The University had a motto, of course, but it was a bit on the cryptic side: Hinc lucem et pocula sacra. Roughly, ‘This is where we receive enlightenment and imbibe holiness.’ But the Latin doesn’t make a complete sentence and you have to supply the missing grammar. Hinc means ‘from here’. Good — I’m in the right place. And the next bit is about light and holy tipples (poculum being a diminutive meaning a goblet or the liquid it contains, so ‘little drinks’) and it’s in the accusative, so someone is doing something to the light and holy tipples — or will do something or has done something. ‘Getting them’ is as good a guess as any, and I suppose it may as well be ‘us’ that does it. It’s all rather frustrating — or to put it another way, good practice for construing Sanskrit scriptures.

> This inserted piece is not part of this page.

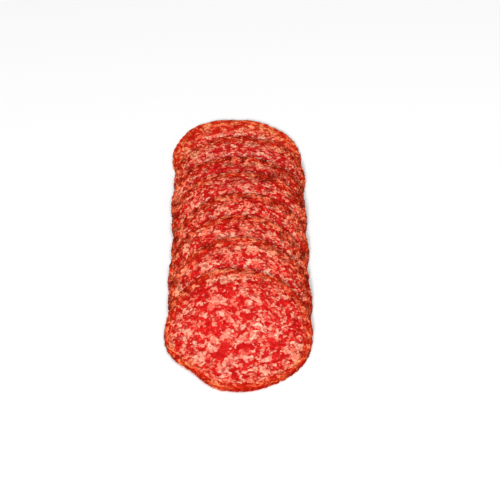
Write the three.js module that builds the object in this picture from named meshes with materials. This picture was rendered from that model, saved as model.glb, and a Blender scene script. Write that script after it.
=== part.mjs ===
// A cured sausage, sliced and laid out as one shingled row.
//
// Each slice is one solid: a thin round of meat, a little out of round, soft
// enough to follow the slices under it. The first slice lies flat on the
// table at the +Y end. Each next one is laid a step further towards -Y, on
// top of the slices before it, and droops over their front edges until its
// own front edge meets the table. Units are millimetres, +Z is up.
import * as THREE from "three";

// The sausage.
const WIDTH = 76; // across the row
const LENGTH = 79; // along the row: the knife crosses the sausage at a slight angle
const THICKNESS = 2.2; // of one slice, measured straight up
const AIR = 0.5; // left between a slice and the one under it

// How the slices are laid. Each entry moves a slice on from the one before.
const STEPS = [20.9, 23.6, 18.2, 22.5, 20.2, 19.0, 24.2]; // towards -Y
const SIDESTEPS = [1.6, -1.2, 1.4, 1.0, -1.3, 0.9, -0.8]; // towards +X
const TURN = THREE.MathUtils.degToRad(23); // each slice is turned this far in its own plane

// How far the outline leaves a true ellipse: waves round the rim, as shares
// of the radius.
const RIM_WAVES = [
  { count: 2, share: 0.008, phase: 0.4 },
  { count: 3, share: 0.009, phase: 2.1 },
  { count: 5, share: 0.005, phase: 4.4 },
  { count: 8, share: 0.003, phase: 1.3 },
];
const RIM_SPREAD = RIM_WAVES.reduce((sum, wave) => sum + wave.share, 0);

// The slices are soft: the first is drawn out at the back, and the last is pressed in at
// the front. Neither place lies under another slice.
const DENTS = [
  { slice: 0, angle: THREE.MathUtils.degToRad(132), share: 0.075, spread: 0.4 },
  { slice: 7, angle: THREE.MathUtils.degToRad(-131), share: -0.1, spread: 0.36 },
];

// The droop. A slice keeps clear of the widest outline that the one under it
// can have, and its bends are rounded.
const RISE = THICKNESS + AIR; // what one slice underneath lifts the next by
const REACH = 1 + RIM_SPREAD; // outline allowed for, as a share of the radius
const SIDE_EASE = 0.04; // keeps the droop at the two sides from being sheer
const BEND = 0.15; // half-length of a rounded bend, as a share of a step

const CELLS = 18; // mesh cells across one slice

const centres = STEPS.reduce(
  (laid, step, i) => {
    const last = laid[laid.length - 1];
    return [...laid, { x: last.x + SIDESTEPS[i], y: last.y - step }];
  },
  [{ x: 0, y: 0 }],
);

// Radius of slice `index` in the direction `angle`, as a share of the ellipse's.
function rimShare(angle, index) {
  const turned = angle - index * TURN;
  const waves = RIM_WAVES.reduce(
    (sum, wave) => sum + wave.share * Math.cos(wave.count * turned + wave.phase),
    0,
  );
  const dents = DENTS.filter((dent) => dent.slice === index).reduce(
    (sum, dent) => sum + dent.share * Math.exp(-(((angle - dent.angle) / dent.spread) ** 2)),
    0,
  );
  return 1 + waves + dents;
}

// A point of the square from -1 to 1 moved into the unit disc, and from there
// to its place on slice `index`, measured from the slice's centre.
function placeOnSlice(u, v, index) {
  const x = u * Math.sqrt(1 - (v * v) / 2);
  const y = v * Math.sqrt(1 - (u * u) / 2);
  const share = rimShare(Math.atan2(y, x), index);
  return { x: (x * share * WIDTH) / 2, y: (y * share * LENGTH) / 2 };
}

// 0 below 0, 1 above 1 and straight between, with both corners rounded.
function ramp(value) {
  const corner = (v) => {
    if (v < -BEND) return 0;
    return v > BEND ? v : (v + BEND) ** 2 / (4 * BEND);
  };
  return corner(value) - corner(value - 1);
}

// How far the slice `below` lifts what lies over the point (x, y): not at all
// a step in front of its front edge, and fully from that edge on.
function lift(x, y, below) {
  const { x: midX, y: midY } = centres[below];
  const across = (x - midX) / ((WIDTH / 2) * REACH);
  const halfChord = Math.sqrt(1 + SIDE_EASE - Math.min(across * across, 1));
  const frontEdge = midY - (LENGTH / 2) * REACH * halfChord;
  return RISE * ramp(1 + (y - frontEdge) / STEPS[below]);
}

// Height of the underside of slice `index` over the point (x, y).
function restingHeight(x, y, index) {
  return centres
    .slice(0, index)
    .reduce((height, _, below) => height + lift(x, y, below), 0);
}

function sliceGeometry(index) {
  const geometry = new THREE.BoxGeometry(2, 2, THICKNESS, CELLS, CELLS, 1);
  const points = geometry.getAttribute("position");
  for (let i = 0; i < points.count; i++) {
    const { x, y } = placeOnSlice(points.getX(i), points.getY(i), index);
    const underside = restingHeight(x + centres[index].x, y + centres[index].y, index);
    const z = underside + THICKNESS / 2 + points.getZ(i);
    points.setXYZ(i, x, y, z);
  }
  geometry.computeVertexNormals();
  return geometry;
}

function curedMeat() {
  return new THREE.MeshStandardMaterial({
    color: new THREE.Color().setRGB(0.88, 0.27, 0.21, THREE.SRGBColorSpace),
    roughness: 0.45,
    metalness: 0,
  });
}

const row = new THREE.Group();
centres.forEach(({ x, y }, index) => {
  const slice = new THREE.Mesh(sliceGeometry(index), curedMeat());
  slice.name = `slice_${index + 1}`;
  slice.position.set(x, y, 0);
  row.add(slice);
});

// The origin is the middle of the row, on the table.
const extent = new THREE.Box3().setFromObject(row);
const middle = extent.getCenter(new THREE.Vector3());
row.position.set(-middle.x, -middle.y, -extent.min.z);

const sausage = new THREE.Group();
sausage.add(row);
export default sausage;
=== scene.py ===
# The looks of a row of cured sausage slices.
#
# A slice is modelled once, as a flat round drawn out of a grid. Each copy takes
# the outline of its own CAD slice and its own place along the sausage, gets the
# relief that the knife leaves, and is then laid over the slices before it.
# Lengths are metres, except in the pattern of fat and lean, which counts in
# millimetres.
import functools
import math

import bpy
import numpy as np
from mathutils import Euler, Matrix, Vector


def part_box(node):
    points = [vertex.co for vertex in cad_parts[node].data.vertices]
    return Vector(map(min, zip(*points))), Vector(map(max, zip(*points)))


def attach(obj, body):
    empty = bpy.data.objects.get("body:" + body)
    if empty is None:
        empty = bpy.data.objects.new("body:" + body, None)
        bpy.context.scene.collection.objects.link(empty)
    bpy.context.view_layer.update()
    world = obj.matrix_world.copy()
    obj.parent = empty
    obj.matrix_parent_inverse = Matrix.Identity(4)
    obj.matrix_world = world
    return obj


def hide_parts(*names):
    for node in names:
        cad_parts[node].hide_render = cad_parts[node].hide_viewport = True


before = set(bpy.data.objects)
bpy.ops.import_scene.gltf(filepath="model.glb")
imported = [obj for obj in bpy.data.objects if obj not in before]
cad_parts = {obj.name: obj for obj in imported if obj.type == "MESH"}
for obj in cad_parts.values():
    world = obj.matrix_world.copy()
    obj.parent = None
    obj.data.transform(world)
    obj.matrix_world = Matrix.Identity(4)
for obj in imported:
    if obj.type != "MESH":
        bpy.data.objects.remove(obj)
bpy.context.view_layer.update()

MM = 0.001

# The slices, from the first one laid, which is flat on the table, to the last.
SLICES = sorted(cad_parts)
BOXES = [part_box(name) for name in SLICES]
CENTRES = [(low + high) / 2 for low, high in BOXES]
HALF_WIDTH = np.mean([high.x - low.x for low, high in BOXES]) / 2
HALF_LENGTH = np.mean([high.y - low.y for low, high in BOXES]) / 2
THICKNESS = BOXES[0][1].z - BOXES[0][0].z
AIR = 0.5 * MM  # between a slice and the one under it
TURN = math.radians(23)  # each slice is turned this far from the one before
UPRIGHT = 0.01  # how far the normal of a slice's side wall may tilt

# The flat round.
CELLS = 44  # across the grid, before it is subdivided
CELL_SPLITS = 2  # subdivision levels
GRID_BORDER = 0.999  # points further out than this, of 1, are the grid's border
EASING_ROUNDS = 400  # how often the grid is smoothed inside its circle
SHARP = math.radians(60)  # an edge that turns further than this is a corner
RIM_ROUNDING = 0.4 * MM  # how far the corners of the rim are taken off

# The droop, as in the CAD model: each slice underneath lifts the next by RISE.
RISE = THICKNESS + AIR
REACH = 1.025  # outline allowed for, as a share of the radius
SIDE_EASE = 0.04  # keeps the droop at the two sides from being sheer
BEND = 0.15  # half-length of a rounded bend, as a share of a step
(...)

The best part of this section is when a rowing team adopts John as “Cox”, not for the rowing but for a Cambridge drinking competition — a pint each in eight pubs, all drunk in one hour, no peeing allowed, John to keep time on a stopwatch to make sure they keep pace. They trundle (well, stumble is probably more appropriate) John in his wheelchair down the street on one of their practice runs and abandon him in a pool of vomit at the next-to-last tavern. It is almost enough to make John teetotal.
Part Four — but there is still his family.
We have come to know Father (ex-RAF and very military), mother (needy) and siblings from volume one and they show up again, but in supporting roles only in this volume. The confrontation with his parents has been presaged in volume one and, in fact, does not occur until late in this volume — but John does eventually break free. That may or may not be a good thing.
Part Five — and he discovers his sexuality.
At Cambridge, increasingly aware of his attraction to sexual experience with men, John joins CHAPS — you are going to have to read the book to discover the twisted reasoning that produces the acronym of this addled gay group. Suffice to say, it is a collection of confused, maturing boys who are having trouble finding their way in the complex straight world. Given that he has to be carried in the meetings and then put into his wheelchair, John is even more removed than most of them from the real world. But he does discover his particular leverage.
When I reread all of that, I have to ask: Why would anyone want to read this book? Especially given that it implies a commitment to read four, very long books.
So here’s an answer. Mars-Jones, as he constructs John’s story, also constructs a picture of the times, in the same way that John Updike did with his Rabbit foursome in the U.S. and A.S. Byatt did with her U.K. tetralogy some decades previous to this. The best parts of both of Mars-Jones first two volumes are not in the central story (although I like that well enough) but in his digressions from the story line. Even the parts set in India (which were the least interesting for me) contain the kind of icy observations that make the reading worthwhile.
Do you want to read this book? Well, if you are interested, you need to go back to Pilcrow and start there — the projected four volumes will need to be read in order. Should you undertake that project? I can only say that I am glad that I am enrolled and on my way — but I have a lot of time available for reading. You might want to wait until volumes three and four come out before making up your mind. Then again, why not join the voyage in progress?